14. La romance: thématique qui se décline aussi bien à la comédie qu’au drame et se trouve souvent combinée à d’autres types de récits. L’amour devient une quête et un combat, il fait évoluer les personnages.

15. L’amour interdit: le protagoniste doit lutter contre des obstacles externes (contexte familial, social, religieux…) ou internes (cet amour a un aspect immoral comme c’est le cas pour un adultère par exemple).

16. Le sacrifice: élément fondateur du mythe du héros. Le protagoniste n’a pas forcément décidé de se sacrifier dès le début de l’histoire mais il va y être poussé par une situation désespérée. A noter qu’il ne s’agit pas forcément de donner sa vie au sens propre mais de consentir à se séparer de quelque chose ou quelqu’un sans qui la vie du protagoniste n’a plus de sens.

17. La découverte: le protagoniste fait une découverte qui s’avère cruciale ou au contraire épouvantable au fil de l’histoire.
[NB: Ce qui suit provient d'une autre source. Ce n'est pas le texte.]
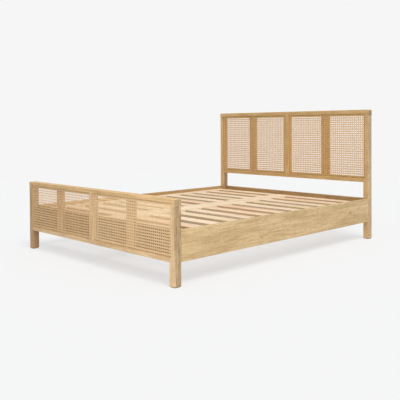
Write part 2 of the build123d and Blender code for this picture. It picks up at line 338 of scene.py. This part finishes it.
def wood(name, timber, grain, low, high, mirrored=False, flank=None, knots=(), tint=NO_TINT,
         painted_shade_axis=""):
    """Satin wood whose grain runs along one axis, with rings, streaks, pores, and pale arrises
    that are part wear, part painted highlight.

    A flank is a second timber, an axis and the two places on it between which it takes over.
    The last argument is the axis whose faces are darkened as painted shade, as in the gaps
    between slats.
    """
    skin = new_skin(name)
    x, y, z = skin.axes(skin.place())
    if mirrored:
        x = abs(x)
    place = (x, y, z)
    board = skin.vector(*{"X": (x, y, z), "Y": (y, z, x), "Z": (z, x, y)}[grain])
    number = sum(ord(letter) * (i + 3) for i, letter in enumerate(name)) % 97
    board = skin.wire("ShaderNodeVectorMath", 0, {"operation": "ADD"}, i0=board,
                      i1=(0.37 * number, 0.011 * (number % 11), 0.007 * (number % 5)))

    ground, dark, rubbed = tones(skin, timber, tint, flank, place)
    rings = growth_rings(skin, board, number)
    clouds = skin.noise(board, (2.2, 12, 12), 3.0)
    streaks = skin.noise(board, (5, 95, 95), 4.0, 0.65)
    fibres = skin.noise(board, (9, 520, 520), 2.0, 0.7)
    mottle = skin.noise(board, (17, 22, 22), 4.0, 0.65)
    pores = skin.noise(board, (34, 760, 760), 1.0)
    flecks = skin.smooth(skin.noise(board, (70, 190, 190), 2.0, 0.6), 0.56, 0.68)
    pore_mask = skin.smooth(pores, 0.57, 0.70) * (rings * 0.6 + 0.4)
    ring_force = skin.smooth(clouds, 0.35, 0.65) * timber.rings + timber.rings * 0.4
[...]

Il doit choisir de la faire partager ou non au reste de l’humanité, ou de la cacher, voire de la détruire.

18. Le dépassement de la ligne rouge: le protagoniste fait un excès qui se situe juste au-dessus de la limite autorisée (par la société, la morale, par sa famille, par lui-même…), et lui semble minime sur le coup (ou dont il n’a pas vraiment conscience sur le moment), mais les conséquences s’avèrent effroyables. C’est en quelque sorte la goutte d’eau qui fait déborder le vase.

19. L’ascension: au début du récit le protagoniste est monsieur tout le monde, voire un moins que rien, mais il va atteindre des sommets: gloire, accomplissement moral, statut de héros…

20. La descente aux enfers: le protagoniste possède au début de l’intrigue tout ce qu’il peut désirer mais va tout perdre pas à pas à cause de ses démons personnels.

Je recommande à ceux d’entre vous qui ne sont pas anglophones et ne peuvent donc lire cet ouvrage de se plonger dans Les 36 situations dramatiques de Georges Polti, et/ou dans Leçons de scénario, l’ouvrage de vulgarisation de Marie-France Briselance.